# Given exercise
Both end lines count: copy exactly from the line that contains "size = ply.bounding_box().size" to the line that contains "for node in", and only those lines.

# Supplied material
/---

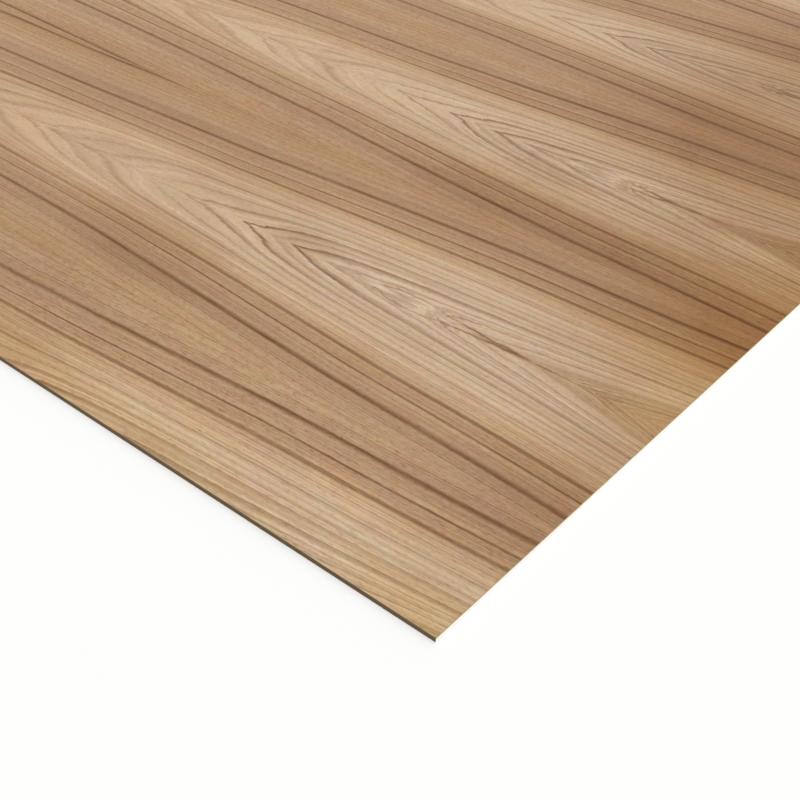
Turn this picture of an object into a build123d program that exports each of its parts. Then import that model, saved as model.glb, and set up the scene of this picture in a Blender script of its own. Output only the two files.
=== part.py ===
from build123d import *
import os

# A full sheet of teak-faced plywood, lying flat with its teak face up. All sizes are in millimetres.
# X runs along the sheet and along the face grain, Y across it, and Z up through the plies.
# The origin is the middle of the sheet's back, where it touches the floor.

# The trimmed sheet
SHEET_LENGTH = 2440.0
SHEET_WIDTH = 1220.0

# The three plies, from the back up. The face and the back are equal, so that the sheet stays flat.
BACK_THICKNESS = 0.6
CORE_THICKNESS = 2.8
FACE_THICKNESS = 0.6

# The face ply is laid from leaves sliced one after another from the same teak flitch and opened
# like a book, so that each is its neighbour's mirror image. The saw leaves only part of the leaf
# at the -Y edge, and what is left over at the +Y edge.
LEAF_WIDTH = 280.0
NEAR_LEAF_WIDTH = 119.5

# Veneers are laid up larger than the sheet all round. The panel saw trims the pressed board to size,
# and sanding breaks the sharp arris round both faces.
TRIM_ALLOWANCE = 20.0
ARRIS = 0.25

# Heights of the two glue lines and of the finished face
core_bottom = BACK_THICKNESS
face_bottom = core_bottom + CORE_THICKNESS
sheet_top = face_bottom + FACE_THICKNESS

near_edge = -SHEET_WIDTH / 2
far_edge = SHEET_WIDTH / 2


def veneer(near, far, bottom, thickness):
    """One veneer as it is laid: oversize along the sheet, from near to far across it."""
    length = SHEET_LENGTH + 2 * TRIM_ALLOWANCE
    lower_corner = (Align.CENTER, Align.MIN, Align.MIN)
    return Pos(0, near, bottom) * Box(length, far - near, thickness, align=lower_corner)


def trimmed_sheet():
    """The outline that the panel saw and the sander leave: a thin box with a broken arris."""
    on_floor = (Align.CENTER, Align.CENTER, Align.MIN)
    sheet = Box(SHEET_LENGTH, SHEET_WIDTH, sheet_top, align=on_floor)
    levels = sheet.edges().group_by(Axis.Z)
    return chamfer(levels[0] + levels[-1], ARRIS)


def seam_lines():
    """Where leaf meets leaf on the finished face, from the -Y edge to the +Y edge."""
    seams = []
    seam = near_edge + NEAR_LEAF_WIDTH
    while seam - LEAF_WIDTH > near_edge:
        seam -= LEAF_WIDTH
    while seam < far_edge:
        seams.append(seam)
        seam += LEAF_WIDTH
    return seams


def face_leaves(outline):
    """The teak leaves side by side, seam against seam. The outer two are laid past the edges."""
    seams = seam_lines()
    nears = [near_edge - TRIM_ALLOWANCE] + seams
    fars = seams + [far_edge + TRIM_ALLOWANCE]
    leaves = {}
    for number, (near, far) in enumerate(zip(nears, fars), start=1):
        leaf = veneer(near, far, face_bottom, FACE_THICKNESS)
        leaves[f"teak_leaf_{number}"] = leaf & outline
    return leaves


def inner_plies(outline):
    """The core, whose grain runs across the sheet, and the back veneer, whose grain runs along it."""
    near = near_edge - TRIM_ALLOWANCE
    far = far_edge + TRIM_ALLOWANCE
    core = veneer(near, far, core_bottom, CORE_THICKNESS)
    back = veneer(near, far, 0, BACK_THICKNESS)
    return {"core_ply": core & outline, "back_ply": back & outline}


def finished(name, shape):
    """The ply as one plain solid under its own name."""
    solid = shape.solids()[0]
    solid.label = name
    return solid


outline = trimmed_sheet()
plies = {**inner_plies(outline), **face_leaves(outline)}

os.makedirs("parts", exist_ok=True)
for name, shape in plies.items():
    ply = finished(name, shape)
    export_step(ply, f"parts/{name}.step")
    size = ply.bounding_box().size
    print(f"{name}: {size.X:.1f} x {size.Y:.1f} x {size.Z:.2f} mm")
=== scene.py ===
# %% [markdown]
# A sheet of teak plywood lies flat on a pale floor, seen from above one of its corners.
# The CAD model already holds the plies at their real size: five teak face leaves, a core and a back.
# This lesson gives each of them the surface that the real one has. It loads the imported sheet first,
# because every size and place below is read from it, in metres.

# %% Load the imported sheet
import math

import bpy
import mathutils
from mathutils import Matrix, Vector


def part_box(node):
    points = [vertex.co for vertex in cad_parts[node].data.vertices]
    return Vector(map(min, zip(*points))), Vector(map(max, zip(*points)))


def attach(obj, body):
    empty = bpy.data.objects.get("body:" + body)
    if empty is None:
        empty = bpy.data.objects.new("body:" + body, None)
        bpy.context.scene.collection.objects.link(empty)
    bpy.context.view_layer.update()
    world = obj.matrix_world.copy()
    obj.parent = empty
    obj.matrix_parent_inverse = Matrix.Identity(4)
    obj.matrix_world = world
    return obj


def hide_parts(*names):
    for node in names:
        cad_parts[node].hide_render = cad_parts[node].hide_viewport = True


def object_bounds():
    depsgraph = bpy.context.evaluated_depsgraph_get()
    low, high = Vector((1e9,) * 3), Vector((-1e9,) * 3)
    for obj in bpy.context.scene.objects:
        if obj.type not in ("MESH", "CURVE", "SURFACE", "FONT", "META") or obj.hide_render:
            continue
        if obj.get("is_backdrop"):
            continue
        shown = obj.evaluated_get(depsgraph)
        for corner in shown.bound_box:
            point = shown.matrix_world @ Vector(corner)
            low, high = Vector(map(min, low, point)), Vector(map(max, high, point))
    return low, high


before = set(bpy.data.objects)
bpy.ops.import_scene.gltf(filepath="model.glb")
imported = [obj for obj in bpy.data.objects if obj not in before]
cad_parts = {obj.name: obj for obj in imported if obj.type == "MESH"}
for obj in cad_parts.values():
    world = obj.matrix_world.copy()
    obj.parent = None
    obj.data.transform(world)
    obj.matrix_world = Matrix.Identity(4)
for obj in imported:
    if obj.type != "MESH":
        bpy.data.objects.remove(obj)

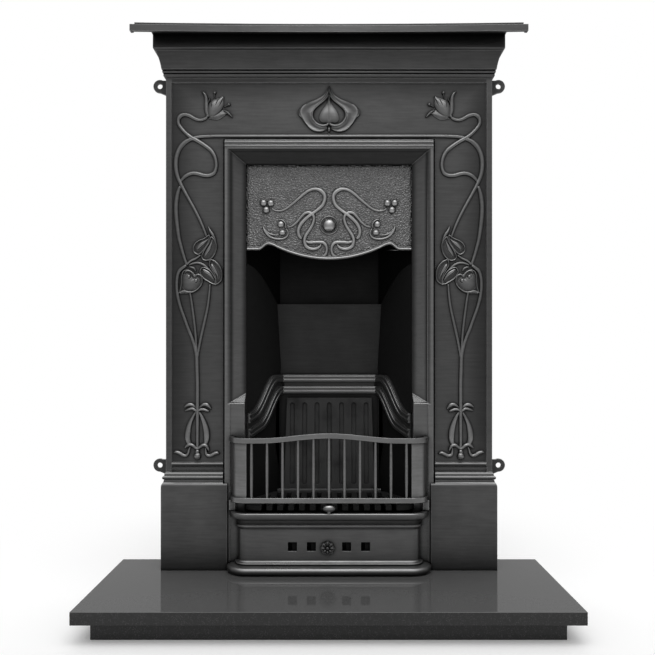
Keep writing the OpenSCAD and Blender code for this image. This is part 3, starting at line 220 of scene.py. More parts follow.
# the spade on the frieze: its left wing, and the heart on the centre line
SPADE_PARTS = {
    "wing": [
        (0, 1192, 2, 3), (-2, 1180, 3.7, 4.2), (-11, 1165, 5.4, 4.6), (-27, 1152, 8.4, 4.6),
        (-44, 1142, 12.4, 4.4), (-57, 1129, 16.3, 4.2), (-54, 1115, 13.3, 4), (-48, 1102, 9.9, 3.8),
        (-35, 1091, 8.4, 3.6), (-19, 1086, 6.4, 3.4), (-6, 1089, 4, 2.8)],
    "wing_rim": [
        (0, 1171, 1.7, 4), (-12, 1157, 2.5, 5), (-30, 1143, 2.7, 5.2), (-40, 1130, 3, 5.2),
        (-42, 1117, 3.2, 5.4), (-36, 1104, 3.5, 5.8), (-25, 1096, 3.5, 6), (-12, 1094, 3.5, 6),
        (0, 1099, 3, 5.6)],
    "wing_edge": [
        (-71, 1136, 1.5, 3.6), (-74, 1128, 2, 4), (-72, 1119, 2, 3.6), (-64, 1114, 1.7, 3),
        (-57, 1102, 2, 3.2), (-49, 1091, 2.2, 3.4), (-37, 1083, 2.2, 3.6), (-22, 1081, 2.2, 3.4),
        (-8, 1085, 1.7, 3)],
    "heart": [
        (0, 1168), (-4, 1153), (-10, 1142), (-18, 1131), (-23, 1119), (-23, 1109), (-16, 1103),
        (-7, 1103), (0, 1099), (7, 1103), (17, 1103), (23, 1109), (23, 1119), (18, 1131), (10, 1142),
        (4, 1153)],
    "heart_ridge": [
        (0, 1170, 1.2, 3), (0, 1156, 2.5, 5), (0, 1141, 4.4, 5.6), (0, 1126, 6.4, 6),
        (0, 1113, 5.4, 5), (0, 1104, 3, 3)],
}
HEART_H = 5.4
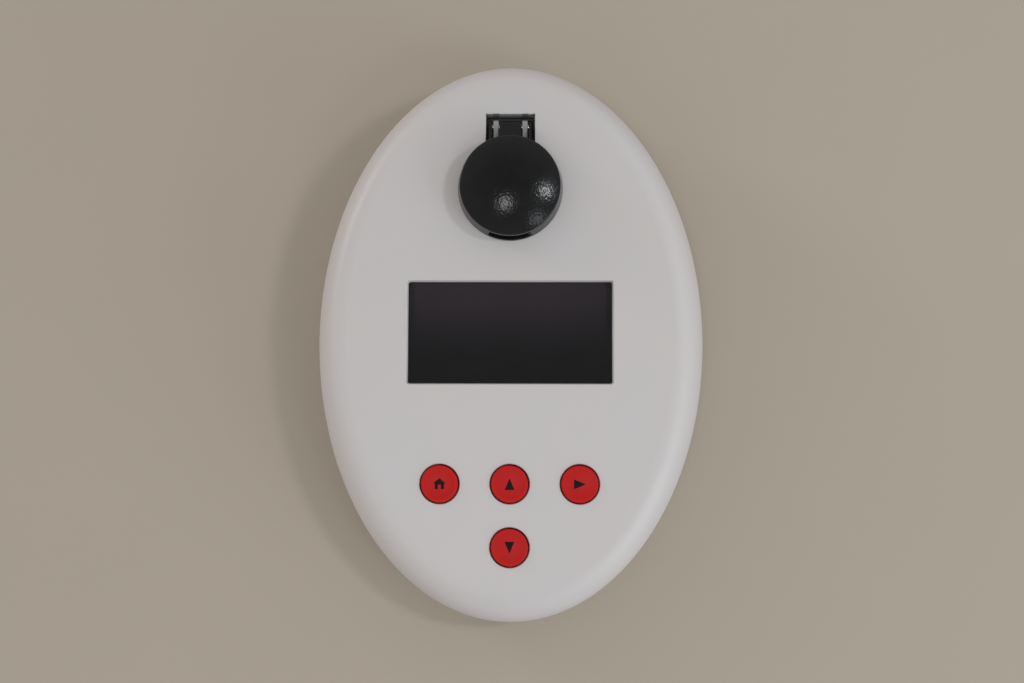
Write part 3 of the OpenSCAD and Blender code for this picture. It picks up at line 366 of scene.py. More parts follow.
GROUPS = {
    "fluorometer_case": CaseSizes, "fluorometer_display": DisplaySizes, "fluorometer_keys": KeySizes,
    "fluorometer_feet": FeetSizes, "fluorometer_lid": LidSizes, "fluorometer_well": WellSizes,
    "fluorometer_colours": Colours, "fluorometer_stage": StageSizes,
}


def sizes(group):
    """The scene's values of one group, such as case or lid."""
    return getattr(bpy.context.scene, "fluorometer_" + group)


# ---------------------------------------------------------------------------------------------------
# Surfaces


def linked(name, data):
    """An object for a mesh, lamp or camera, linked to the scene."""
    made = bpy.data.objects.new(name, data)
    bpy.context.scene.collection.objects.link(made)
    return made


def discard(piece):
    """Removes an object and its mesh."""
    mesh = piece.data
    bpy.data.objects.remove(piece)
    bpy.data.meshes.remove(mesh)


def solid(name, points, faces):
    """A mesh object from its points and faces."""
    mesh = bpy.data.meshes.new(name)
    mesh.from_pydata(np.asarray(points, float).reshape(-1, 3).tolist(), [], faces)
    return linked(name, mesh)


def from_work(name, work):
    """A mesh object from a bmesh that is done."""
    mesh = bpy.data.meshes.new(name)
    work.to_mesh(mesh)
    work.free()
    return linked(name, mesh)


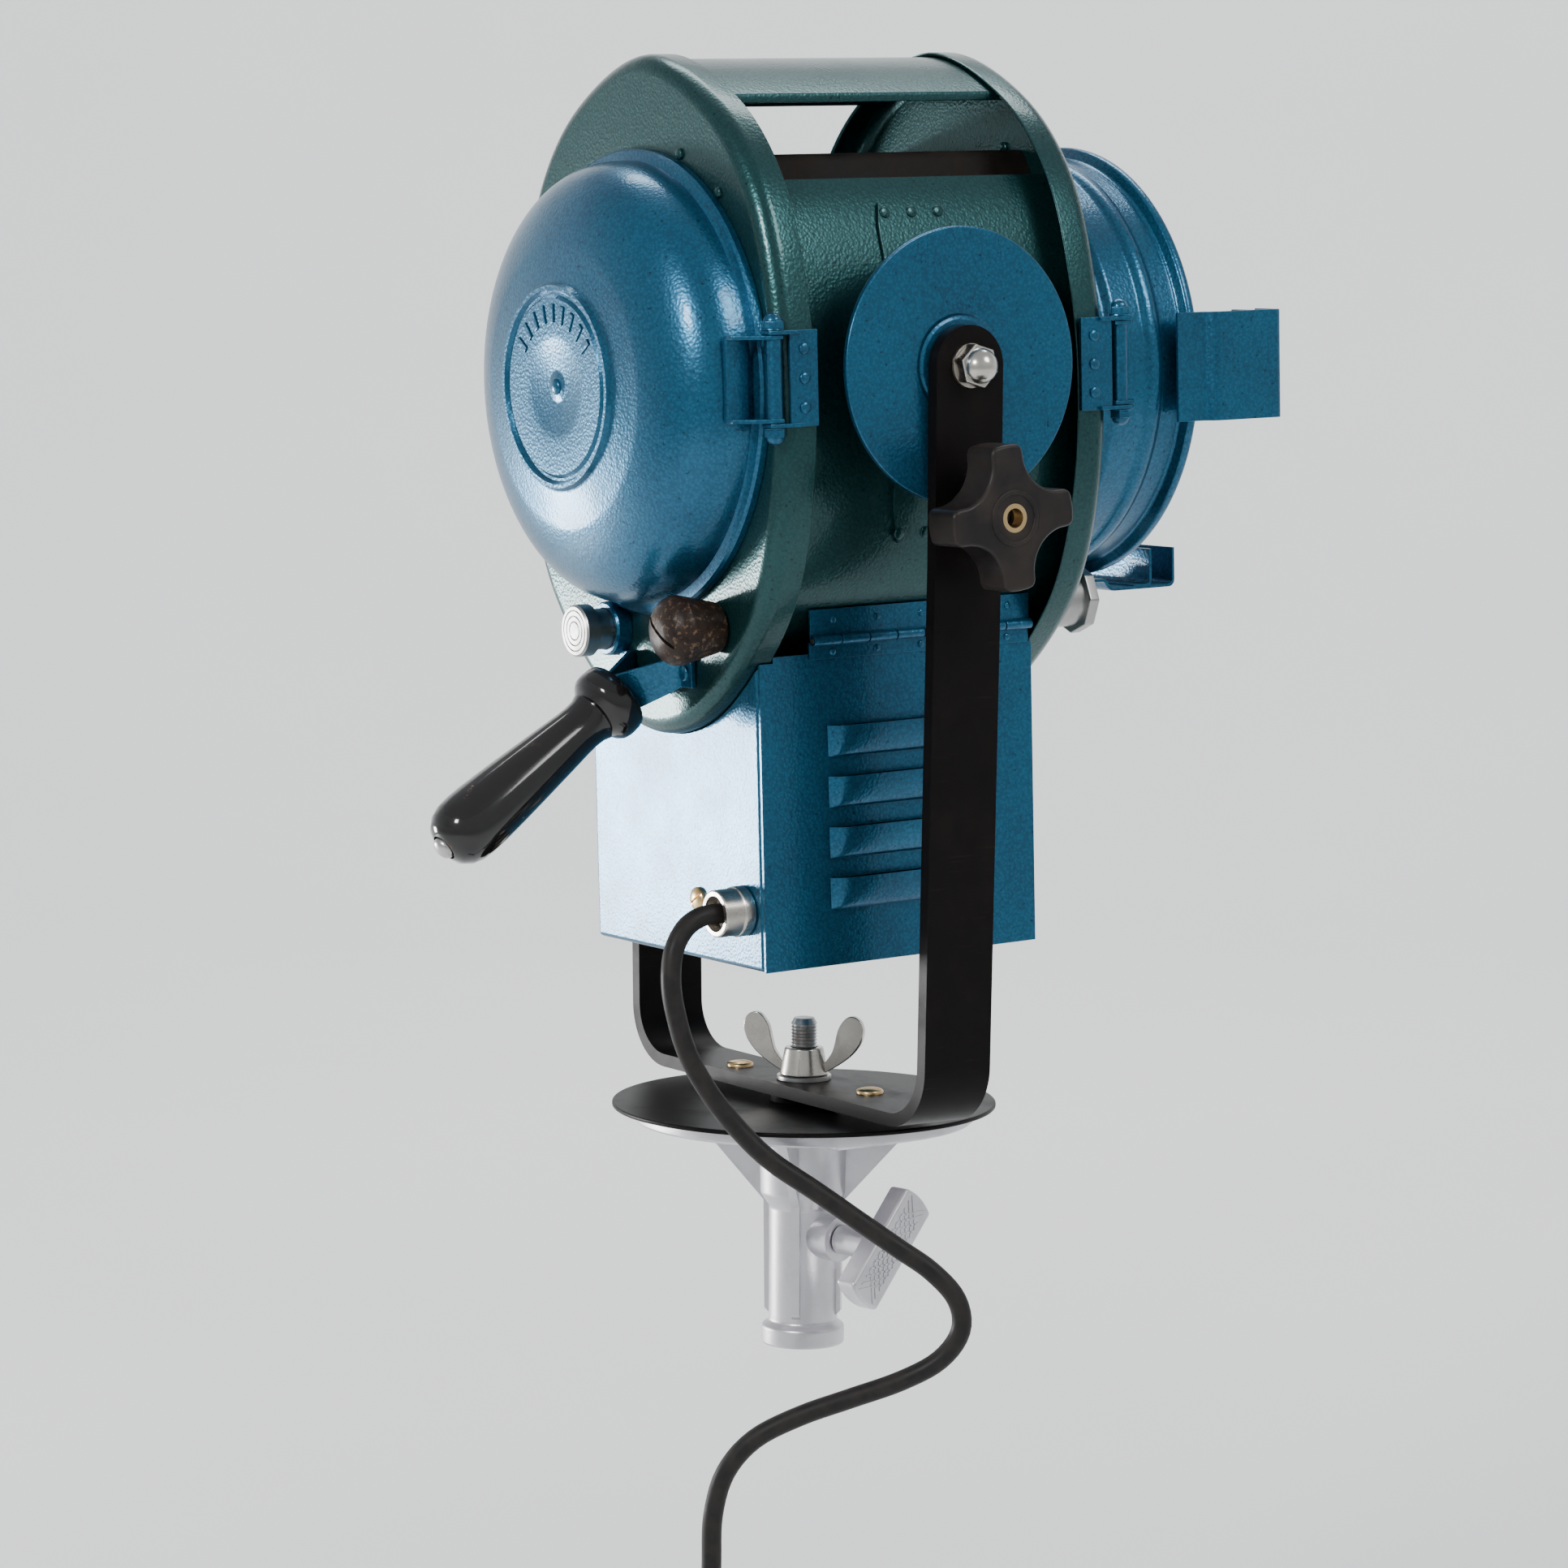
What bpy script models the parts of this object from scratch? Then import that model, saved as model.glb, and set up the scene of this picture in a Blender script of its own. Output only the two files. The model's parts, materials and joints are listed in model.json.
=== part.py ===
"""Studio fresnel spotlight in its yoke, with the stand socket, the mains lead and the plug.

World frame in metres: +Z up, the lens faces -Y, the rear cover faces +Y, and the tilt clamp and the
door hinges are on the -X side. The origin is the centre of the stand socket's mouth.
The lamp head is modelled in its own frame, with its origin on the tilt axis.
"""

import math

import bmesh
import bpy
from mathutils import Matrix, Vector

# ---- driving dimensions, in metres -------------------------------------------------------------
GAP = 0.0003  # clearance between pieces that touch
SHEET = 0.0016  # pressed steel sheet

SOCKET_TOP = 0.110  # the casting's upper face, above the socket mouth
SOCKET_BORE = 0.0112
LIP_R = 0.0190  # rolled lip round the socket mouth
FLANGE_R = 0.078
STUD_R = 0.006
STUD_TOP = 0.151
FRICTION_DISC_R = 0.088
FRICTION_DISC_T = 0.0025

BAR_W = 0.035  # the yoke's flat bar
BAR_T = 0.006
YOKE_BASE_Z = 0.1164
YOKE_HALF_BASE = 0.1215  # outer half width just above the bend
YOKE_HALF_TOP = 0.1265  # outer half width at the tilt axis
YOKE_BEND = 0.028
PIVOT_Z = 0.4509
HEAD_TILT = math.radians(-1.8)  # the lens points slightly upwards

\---

# Solved exercise
    size = ply.bounding_box().size
    print(f"{name}: {size.X:.1f} x {size.Y:.1f} x {size.Z:.2f} mm")
=== scene.py ===
# %% [markdown]
# A sheet of teak plywood lies flat on a pale floor, seen from above one of its corners.
# The CAD model already holds the plies at their real size: five teak face leaves, a core and a back.
# This lesson gives each of them the surface that the real one has. It loads the imported sheet first,
# because every size and place below is read from it, in metres.

# %% Load the imported sheet
import math

import bpy
import mathutils
from mathutils import Matrix, Vector


def part_box(node):
    points = [vertex.co for vertex in cad_parts[node].data.vertices]
    return Vector(map(min, zip(*points))), Vector(map(max, zip(*points)))


def attach(obj, body):
    empty = bpy.data.objects.get("body:" + body)
    if empty is None:
        empty = bpy.data.objects.new("body:" + body, None)
        bpy.context.scene.collection.objects.link(empty)
    bpy.context.view_layer.update()
    world = obj.matrix_world.copy()
    obj.parent = empty
    obj.matrix_parent_inverse = Matrix.Identity(4)
    obj.matrix_world = world
    return obj


def hide_parts(*names):
    for node in names:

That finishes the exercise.